Over the past 75 years, the US economy has shifted away from manufacturing and toward sectors like education and health care. In 1950, manufacturing accounted for about 30 percent of US jobs—a share that’s fallen to just 8 percent in 2026. Over the same period, education and health care jobs rose from about 5 percent to nearly 18 percent. These sectors are key to the economic health and development of communities around the country.
This shift underscores how important “eds and meds” institutions are to regional economies across the country.
Municipalities and eds and meds have a mutual vested interest in supporting their communities’ resilience and growth across many policy areas. Because their economies are deeply interrelated, collaboration can support the community in securing additional fiscal resources, expanding economic development, navigating housing and public safety needs, and the like.
But collaboration hinges on mutual understanding. New findings from the Federal Reserve Bank of Philadelphia’s Anchor Economy Dashboard, which measures the impact of higher education and hospital establishments in every region of the country, provide a good starting point for both local policymakers and eds and meds administrators to understand how these anchor institutions, and their revenue streams, influence their local economies. They can serve as the foundation for mutual solutions that advance local economic goals.
Calculating the effects of anchor economies
The Philadelphia Federal Reserve Bank’s Anchor Economy Dashboard uses employment, income, and gross domestic product (GDP) data to generate a “reliance index”—a measure of how dependent a regional economy is on these institutions for economic activity. Together, the Anchor Dashboard displays estimates for 520 regions, consisting of 386 metropolitan regions and 134 nonmetropolitan regions around the country. The index includes measures for employment, income, and GDP attributable to these anchor institutions.
Across the 524 regions, anchor institutions add, on average, about $4.3 billion to local GDP, $3.1 billion in personal income, and more than 37,500 jobs. Effects vary, of course, by the number of institutions, population, and population density in an area. In the 130 nonmetropolitan areas, anchor institutions add about $1.2 billion in GDP to local economies on average compared with $5.3 billion for metropolitan areas. In total, anchor institutions added more than $2.2 trillion to the US economy in 2024.
These overall effects are the sum of three factors: direct, indirect, and induced impacts on the economy. Direct impacts are goods and services purchases made directly by the institutions. Direct impacts make up 61 percent of the overall impact of these institutions on GDP and jobs and 70 percent of the impact on personal income.
Indirect impacts—such as how institutional purchases affect other businesses in the region—make up 13 to 15 percent of the overall impact. These facilities not only employ scholars and researchers but also support large numbers of workers in administrative, janitorial, food service, and other operational roles—creating broad, direct economic effects in the surrounding community. For example, The Ohio State University employs around 50,000 people, of whom about 7,800 are faculty. Nearly 23,000 of these employees work in hourly positions, making an average of about $32 an hour (roughly matching the average hourly wage for the Columbus area) and underscoring the institution’s critical role in regional employment.

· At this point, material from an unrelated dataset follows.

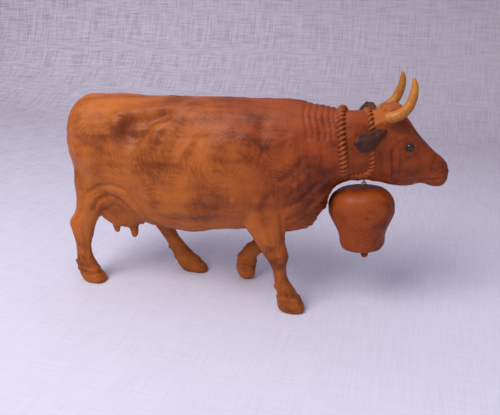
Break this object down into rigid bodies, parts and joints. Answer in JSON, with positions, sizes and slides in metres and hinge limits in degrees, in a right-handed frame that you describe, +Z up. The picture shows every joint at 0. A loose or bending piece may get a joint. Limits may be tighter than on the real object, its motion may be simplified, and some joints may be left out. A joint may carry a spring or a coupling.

Finally, induced impacts—those that result from the spending individuals earn from wages and salaries earned in the region—make up between 17 and 24 percent of the overall economic impact of these institutions on their communities. Take the Destination Medical Center Initiative in Rochester, Minnesota, for example. Working with the city, the Mayo Clinic is infusing more than $5 billion over the next 20 years to help build the public infrastructure and other projects to support the expansion of the Mayo Clinic. The project includes recruiting and financially supporting new businesses, including retail, dining and entertainment, and investment in a historic preservation district that will co-locate retail and dining establishments with cutting-edge educational and medical facilities.
How communities can include anchor institutions in their economic development strategies
The impact of eds and meds is especially important to understand now, at a time when these institutions increasingly face financial risks—from reductions in federal research funding and cuts to Medicaid that pose significant threats to both the institutions themselves and their surrounding communities.
As city leaders build their local economic development strategies, they will also need to consider how changes in federal policymaking—from cuts to research dollars to changes in health care spending—will affect anchor institutions. As these cuts threaten the fiscal stability of these anchor institutions, policymakers, business leaders, and other stakeholders need to prepare for spillover effects into local communities.
Local leaders will need to think strategically about partnerships with anchor institutions that can help cultivate new economic opportunities in changing economic and federal funding landscapes. Community leaders can work with institutional leaders to ensure adequate housing and housing supports for students and the underemployed. Communities can also work with local employers to connect recently unemployed individuals or students to job opportunities. Likewise, job search supports provided by universities for their students could be expanded to enhance employment opportunities across the community.
All of this means bringing together anchor institution leaders, workforce agencies, and community stakeholders to assess both the short- and long-term risks to their communities and to develop plans for supporting workers and strengthening local economies.